## EXERCISE REQUIREMENTS:
Copy out precisely the lines beginning at the line that contains "clear_scene()" and ending at the line that contains "if obj.type not", including both.

## MATERIAL FOR THIS TASK:

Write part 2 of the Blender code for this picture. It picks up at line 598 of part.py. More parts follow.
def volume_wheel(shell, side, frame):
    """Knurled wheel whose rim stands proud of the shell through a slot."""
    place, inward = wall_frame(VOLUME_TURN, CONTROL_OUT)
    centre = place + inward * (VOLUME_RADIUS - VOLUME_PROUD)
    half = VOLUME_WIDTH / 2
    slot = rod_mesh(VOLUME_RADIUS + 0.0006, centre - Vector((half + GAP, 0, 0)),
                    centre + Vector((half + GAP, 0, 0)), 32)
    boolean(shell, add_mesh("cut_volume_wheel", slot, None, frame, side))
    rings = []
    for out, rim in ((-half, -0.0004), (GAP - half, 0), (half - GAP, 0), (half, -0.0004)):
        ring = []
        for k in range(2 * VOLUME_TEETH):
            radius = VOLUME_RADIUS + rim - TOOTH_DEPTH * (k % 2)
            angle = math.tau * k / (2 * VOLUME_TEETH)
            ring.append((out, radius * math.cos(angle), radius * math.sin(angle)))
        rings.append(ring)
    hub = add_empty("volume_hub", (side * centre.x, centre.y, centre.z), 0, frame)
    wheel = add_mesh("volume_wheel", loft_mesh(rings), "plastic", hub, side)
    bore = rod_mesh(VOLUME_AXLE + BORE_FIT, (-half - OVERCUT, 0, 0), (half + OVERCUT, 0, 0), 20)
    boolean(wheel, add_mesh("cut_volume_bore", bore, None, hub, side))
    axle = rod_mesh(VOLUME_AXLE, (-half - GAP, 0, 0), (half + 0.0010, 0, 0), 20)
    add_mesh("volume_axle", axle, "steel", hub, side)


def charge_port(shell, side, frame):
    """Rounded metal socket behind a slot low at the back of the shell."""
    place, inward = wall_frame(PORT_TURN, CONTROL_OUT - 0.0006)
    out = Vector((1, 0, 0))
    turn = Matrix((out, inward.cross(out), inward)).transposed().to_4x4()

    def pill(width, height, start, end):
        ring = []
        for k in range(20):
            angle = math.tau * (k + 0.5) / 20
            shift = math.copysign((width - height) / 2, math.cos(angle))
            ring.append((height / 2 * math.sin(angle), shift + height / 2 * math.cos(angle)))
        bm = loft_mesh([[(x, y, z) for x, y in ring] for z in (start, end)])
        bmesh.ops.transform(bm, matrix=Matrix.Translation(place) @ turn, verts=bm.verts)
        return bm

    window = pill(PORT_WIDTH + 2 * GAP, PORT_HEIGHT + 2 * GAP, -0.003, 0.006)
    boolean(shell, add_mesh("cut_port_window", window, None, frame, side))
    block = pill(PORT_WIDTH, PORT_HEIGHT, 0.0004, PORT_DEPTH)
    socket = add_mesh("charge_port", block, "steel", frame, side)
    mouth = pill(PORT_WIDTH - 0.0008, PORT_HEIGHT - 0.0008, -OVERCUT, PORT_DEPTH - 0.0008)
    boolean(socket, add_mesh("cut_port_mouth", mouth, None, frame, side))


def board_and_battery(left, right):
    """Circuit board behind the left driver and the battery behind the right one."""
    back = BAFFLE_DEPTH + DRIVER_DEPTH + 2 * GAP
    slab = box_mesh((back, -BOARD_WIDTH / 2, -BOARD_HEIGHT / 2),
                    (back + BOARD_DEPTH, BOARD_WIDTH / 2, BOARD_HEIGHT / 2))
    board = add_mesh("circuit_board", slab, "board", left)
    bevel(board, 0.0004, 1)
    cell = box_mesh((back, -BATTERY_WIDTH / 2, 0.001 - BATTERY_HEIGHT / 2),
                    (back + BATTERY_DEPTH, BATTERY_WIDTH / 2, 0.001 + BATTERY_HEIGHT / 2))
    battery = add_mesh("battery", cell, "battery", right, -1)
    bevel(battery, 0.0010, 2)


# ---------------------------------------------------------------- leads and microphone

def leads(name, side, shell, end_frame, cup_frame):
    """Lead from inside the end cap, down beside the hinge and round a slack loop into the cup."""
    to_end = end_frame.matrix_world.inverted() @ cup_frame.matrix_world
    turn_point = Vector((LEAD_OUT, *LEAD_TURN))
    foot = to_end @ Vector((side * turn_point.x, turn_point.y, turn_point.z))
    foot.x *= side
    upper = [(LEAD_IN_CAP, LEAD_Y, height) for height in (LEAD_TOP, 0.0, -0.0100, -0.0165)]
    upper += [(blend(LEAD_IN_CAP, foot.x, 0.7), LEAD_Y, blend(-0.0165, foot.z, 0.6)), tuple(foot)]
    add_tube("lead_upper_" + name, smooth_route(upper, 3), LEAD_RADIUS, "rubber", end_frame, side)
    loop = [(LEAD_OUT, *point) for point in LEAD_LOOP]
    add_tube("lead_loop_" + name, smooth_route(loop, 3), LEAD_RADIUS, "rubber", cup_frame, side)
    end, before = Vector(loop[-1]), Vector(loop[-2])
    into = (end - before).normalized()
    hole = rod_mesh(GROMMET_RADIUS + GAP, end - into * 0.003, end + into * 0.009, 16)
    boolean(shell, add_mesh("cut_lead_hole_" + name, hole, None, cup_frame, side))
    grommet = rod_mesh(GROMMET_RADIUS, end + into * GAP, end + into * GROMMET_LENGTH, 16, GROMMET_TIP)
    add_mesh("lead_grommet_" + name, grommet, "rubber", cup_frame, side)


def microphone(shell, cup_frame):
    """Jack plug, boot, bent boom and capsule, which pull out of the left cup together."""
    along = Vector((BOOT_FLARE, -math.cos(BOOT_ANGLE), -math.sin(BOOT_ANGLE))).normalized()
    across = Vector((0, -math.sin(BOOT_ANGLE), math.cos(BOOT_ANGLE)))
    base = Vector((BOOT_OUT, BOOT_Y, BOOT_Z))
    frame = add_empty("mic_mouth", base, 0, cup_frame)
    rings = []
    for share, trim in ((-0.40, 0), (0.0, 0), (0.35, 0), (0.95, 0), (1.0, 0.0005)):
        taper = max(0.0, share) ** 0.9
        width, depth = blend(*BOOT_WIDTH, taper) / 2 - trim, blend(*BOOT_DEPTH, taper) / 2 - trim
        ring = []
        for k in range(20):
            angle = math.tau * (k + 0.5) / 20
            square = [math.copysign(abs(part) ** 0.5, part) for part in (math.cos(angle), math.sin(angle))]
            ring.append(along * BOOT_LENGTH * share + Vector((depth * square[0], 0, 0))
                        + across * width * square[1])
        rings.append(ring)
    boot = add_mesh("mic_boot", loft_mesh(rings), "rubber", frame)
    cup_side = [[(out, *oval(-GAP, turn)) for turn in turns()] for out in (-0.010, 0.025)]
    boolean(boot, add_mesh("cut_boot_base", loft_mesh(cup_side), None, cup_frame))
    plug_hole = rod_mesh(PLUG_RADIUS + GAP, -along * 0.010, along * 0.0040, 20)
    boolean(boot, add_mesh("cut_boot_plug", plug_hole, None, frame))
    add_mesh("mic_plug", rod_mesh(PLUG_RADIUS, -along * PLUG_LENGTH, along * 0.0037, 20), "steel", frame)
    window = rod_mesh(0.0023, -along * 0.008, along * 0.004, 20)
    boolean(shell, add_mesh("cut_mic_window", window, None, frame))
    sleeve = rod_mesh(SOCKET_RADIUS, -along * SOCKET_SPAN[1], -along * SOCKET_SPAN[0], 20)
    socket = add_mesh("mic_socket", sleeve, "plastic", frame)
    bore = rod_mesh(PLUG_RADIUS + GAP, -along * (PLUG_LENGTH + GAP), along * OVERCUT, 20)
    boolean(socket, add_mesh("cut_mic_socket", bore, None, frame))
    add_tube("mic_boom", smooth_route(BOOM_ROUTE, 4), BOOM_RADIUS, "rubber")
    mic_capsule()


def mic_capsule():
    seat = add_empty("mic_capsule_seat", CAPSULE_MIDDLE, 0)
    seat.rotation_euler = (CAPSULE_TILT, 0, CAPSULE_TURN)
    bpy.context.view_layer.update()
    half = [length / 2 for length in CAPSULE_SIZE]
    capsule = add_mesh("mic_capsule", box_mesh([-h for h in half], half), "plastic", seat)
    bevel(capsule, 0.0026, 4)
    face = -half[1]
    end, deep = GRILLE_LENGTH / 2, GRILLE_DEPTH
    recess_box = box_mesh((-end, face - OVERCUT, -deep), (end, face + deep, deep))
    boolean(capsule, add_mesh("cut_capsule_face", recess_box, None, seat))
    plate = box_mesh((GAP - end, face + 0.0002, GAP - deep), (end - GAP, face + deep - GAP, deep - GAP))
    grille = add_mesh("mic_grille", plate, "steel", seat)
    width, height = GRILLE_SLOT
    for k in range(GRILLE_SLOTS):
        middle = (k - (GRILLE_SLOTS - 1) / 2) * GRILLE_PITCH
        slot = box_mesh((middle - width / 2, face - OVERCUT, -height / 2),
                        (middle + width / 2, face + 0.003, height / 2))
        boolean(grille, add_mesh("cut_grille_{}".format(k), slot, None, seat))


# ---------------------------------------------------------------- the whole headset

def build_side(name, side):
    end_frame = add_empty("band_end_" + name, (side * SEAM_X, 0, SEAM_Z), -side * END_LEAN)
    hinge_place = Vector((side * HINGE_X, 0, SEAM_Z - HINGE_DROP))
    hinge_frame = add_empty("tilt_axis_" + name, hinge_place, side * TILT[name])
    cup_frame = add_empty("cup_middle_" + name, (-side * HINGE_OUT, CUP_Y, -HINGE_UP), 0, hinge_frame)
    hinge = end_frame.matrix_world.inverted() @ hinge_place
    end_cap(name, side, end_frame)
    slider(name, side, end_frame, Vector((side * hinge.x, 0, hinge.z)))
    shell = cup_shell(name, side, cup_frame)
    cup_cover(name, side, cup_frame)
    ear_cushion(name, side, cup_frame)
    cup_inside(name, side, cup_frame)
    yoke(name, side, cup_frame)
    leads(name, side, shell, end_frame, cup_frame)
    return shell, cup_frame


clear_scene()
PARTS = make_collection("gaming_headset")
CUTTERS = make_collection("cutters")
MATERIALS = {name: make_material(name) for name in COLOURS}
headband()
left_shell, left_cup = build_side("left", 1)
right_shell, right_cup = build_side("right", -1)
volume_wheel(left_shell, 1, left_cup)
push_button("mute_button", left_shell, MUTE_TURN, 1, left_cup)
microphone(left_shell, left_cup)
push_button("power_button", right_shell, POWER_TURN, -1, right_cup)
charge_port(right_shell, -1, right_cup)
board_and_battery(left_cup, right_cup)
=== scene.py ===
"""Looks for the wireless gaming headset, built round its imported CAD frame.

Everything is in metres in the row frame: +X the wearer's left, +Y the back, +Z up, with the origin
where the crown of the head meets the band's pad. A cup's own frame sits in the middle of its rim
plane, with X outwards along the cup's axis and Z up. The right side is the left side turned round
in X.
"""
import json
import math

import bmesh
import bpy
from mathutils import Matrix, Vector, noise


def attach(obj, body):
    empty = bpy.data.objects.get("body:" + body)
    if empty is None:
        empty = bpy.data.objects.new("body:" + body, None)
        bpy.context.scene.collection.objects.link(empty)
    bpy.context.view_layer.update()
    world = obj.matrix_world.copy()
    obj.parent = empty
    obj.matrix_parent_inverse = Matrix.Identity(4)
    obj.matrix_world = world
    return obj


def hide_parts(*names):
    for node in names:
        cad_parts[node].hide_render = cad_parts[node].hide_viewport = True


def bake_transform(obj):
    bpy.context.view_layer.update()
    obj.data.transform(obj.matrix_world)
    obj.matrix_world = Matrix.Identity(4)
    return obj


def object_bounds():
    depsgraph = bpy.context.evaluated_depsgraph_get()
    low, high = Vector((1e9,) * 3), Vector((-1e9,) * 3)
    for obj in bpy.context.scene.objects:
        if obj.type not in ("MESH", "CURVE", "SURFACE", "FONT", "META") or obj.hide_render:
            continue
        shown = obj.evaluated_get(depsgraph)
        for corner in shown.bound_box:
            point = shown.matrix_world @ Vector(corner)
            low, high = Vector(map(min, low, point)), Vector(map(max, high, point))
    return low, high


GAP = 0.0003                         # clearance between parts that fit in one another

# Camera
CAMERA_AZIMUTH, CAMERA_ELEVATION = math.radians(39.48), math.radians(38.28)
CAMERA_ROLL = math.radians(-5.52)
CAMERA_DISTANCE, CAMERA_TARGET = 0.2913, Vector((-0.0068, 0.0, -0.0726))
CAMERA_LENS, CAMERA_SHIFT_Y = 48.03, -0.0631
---
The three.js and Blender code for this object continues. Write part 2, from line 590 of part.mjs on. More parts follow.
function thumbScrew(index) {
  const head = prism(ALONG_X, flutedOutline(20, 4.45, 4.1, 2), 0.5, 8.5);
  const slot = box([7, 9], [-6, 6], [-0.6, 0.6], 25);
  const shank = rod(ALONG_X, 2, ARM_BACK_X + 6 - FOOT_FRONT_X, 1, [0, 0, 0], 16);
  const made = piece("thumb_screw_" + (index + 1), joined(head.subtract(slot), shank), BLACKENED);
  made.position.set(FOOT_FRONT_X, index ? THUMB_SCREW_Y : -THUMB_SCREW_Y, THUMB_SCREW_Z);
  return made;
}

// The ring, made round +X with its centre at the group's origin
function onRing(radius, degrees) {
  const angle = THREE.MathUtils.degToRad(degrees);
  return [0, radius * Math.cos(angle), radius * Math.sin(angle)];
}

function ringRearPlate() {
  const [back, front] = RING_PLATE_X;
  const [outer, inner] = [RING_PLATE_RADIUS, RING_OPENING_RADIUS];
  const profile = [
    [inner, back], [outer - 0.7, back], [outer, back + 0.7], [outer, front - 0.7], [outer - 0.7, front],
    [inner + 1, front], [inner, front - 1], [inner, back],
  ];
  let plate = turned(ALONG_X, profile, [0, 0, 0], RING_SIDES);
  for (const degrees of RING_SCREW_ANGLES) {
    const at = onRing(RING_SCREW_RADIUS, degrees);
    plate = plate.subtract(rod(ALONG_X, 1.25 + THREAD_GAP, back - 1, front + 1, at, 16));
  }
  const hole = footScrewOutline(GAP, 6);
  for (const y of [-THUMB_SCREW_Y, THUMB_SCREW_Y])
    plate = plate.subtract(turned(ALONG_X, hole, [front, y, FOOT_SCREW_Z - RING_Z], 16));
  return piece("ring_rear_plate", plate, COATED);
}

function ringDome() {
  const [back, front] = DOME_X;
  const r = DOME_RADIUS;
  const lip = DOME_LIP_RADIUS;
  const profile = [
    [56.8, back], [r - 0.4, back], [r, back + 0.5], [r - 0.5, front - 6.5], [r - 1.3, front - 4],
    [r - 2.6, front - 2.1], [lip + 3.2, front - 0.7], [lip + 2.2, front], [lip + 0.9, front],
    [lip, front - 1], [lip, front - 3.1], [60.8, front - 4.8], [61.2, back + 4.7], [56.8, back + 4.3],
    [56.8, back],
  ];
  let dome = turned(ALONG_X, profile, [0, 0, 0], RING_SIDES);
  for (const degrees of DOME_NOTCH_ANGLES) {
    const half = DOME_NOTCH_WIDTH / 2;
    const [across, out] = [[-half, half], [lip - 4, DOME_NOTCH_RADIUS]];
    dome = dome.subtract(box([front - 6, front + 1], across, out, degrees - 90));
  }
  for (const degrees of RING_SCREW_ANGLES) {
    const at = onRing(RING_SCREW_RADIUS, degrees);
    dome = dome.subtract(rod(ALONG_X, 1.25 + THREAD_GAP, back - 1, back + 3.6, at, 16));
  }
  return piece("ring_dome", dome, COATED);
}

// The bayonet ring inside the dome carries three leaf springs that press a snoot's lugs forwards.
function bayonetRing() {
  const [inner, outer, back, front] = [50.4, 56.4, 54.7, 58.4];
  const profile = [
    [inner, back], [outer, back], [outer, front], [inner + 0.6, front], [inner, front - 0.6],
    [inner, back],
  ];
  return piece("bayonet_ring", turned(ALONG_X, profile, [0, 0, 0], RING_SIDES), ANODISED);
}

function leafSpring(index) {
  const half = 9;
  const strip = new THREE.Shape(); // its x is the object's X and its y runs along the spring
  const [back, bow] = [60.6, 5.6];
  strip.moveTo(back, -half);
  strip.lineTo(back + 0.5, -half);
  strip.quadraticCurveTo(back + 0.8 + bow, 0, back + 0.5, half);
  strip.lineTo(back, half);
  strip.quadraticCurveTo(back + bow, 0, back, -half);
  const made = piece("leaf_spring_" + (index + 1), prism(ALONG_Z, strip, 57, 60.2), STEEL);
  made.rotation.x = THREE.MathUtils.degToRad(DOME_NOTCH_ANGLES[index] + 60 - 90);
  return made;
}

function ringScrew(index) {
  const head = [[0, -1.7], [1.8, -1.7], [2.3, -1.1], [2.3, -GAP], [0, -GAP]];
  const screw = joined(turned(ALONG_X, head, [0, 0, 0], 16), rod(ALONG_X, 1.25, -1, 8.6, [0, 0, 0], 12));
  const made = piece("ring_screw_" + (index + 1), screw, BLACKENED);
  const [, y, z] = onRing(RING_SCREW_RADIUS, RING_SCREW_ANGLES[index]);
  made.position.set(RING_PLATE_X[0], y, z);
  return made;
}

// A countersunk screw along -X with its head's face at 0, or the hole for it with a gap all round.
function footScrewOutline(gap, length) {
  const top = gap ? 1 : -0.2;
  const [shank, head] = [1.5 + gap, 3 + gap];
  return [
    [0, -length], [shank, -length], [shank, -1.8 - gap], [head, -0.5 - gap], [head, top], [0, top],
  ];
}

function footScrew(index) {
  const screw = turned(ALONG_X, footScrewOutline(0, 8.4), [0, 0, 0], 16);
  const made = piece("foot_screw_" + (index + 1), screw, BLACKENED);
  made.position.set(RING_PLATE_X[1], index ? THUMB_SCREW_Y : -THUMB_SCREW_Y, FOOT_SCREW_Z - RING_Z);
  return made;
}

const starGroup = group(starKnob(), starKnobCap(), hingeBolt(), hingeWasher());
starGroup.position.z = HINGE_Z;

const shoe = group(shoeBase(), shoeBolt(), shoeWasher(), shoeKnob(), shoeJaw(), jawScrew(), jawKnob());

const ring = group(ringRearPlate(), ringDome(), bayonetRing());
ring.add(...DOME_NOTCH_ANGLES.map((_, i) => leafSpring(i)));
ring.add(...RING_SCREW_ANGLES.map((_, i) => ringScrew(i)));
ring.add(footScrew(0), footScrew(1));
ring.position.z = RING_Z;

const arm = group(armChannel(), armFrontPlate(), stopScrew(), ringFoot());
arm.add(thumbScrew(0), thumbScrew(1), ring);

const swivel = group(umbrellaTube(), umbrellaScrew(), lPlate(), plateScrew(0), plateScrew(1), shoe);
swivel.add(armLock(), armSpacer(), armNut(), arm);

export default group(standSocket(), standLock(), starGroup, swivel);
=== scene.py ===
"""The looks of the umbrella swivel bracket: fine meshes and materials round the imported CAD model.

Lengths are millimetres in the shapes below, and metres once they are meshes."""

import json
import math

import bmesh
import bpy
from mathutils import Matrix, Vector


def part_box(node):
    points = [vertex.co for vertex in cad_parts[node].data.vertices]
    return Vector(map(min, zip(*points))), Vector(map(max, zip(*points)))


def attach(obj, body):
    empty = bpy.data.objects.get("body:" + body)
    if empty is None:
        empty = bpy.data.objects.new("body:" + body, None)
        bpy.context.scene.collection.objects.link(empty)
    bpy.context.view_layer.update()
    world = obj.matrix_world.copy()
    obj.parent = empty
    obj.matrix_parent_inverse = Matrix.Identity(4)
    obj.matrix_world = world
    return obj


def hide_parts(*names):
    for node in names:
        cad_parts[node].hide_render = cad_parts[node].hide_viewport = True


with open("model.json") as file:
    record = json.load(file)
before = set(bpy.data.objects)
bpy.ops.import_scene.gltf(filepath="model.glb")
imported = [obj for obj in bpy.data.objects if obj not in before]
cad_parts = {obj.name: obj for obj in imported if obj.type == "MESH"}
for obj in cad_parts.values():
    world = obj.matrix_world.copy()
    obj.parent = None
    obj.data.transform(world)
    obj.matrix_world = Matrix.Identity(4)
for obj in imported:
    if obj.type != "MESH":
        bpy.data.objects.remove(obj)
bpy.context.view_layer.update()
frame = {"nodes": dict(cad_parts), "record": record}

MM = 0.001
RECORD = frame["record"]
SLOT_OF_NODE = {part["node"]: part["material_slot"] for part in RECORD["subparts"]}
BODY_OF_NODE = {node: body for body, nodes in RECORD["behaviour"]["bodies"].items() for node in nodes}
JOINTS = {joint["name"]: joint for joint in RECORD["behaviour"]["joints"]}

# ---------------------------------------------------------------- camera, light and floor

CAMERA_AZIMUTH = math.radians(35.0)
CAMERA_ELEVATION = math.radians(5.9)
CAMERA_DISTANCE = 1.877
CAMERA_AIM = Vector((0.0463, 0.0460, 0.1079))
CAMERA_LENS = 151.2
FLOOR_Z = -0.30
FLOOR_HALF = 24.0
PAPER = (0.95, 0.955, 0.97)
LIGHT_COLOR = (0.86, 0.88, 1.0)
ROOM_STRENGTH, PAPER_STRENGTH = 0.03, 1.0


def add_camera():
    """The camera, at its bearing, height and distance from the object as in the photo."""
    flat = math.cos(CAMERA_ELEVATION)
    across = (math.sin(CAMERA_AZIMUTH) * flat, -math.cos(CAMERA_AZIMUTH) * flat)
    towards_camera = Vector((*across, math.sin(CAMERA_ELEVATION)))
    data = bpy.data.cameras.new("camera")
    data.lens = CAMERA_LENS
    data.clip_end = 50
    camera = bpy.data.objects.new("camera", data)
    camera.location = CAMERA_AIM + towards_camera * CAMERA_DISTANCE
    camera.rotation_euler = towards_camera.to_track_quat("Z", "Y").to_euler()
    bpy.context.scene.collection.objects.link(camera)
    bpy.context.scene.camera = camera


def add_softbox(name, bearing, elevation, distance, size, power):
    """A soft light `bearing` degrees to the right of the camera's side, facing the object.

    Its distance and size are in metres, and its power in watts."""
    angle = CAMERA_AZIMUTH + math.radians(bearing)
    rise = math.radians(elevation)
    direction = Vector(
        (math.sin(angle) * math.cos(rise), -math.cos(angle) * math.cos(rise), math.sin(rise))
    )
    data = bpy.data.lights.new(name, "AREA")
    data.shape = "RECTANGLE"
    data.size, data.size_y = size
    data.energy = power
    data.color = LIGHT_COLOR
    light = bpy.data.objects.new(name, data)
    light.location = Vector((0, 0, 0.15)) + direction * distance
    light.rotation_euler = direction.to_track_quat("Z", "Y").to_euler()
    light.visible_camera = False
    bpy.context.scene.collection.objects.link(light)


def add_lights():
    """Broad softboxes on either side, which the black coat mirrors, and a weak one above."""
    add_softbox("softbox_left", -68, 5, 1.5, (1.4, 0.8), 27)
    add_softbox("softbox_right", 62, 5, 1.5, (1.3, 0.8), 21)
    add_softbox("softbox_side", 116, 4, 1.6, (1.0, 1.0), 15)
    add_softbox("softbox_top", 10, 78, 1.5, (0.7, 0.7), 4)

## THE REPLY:
clear_scene()
PARTS = make_collection("gaming_headset")
CUTTERS = make_collection("cutters")
MATERIALS = {name: make_material(name) for name in COLOURS}
headband()
left_shell, left_cup = build_side("left", 1)
right_shell, right_cup = build_side("right", -1)
volume_wheel(left_shell, 1, left_cup)
push_button("mute_button", left_shell, MUTE_TURN, 1, left_cup)
microphone(left_shell, left_cup)
push_button("power_button", right_shell, POWER_TURN, -1, right_cup)
charge_port(right_shell, -1, right_cup)
board_and_battery(left_cup, right_cup)
=== scene.py ===
"""Looks for the wireless gaming headset, built round its imported CAD frame.

Everything is in metres in the row frame: +X the wearer's left, +Y the back, +Z up, with the origin
where the crown of the head meets the band's pad. A cup's own frame sits in the middle of its rim
plane, with X outwards along the cup's axis and Z up. The right side is the left side turned round
in X.
"""
import json
import math

import bmesh
import bpy
from mathutils import Matrix, Vector, noise


def attach(obj, body):
    empty = bpy.data.objects.get("body:" + body)
    if empty is None:
        empty = bpy.data.objects.new("body:" + body, None)
        bpy.context.scene.collection.objects.link(empty)
    bpy.context.view_layer.update()
    world = obj.matrix_world.copy()
    obj.parent = empty
    obj.matrix_parent_inverse = Matrix.Identity(4)
    obj.matrix_world = world
    return obj


def hide_parts(*names):
    for node in names:
        cad_parts[node].hide_render = cad_parts[node].hide_viewport = True


def bake_transform(obj):
    bpy.context.view_layer.update()
    obj.data.transform(obj.matrix_world)
    obj.matrix_world = Matrix.Identity(4)
    return obj


def object_bounds():
    depsgraph = bpy.context.evaluated_depsgraph_get()
    low, high = Vector((1e9,) * 3), Vector((-1e9,) * 3)
    for obj in bpy.context.scene.objects:
        if obj.type not in ("MESH", "CURVE", "SURFACE", "FONT", "META") or obj.hide_render:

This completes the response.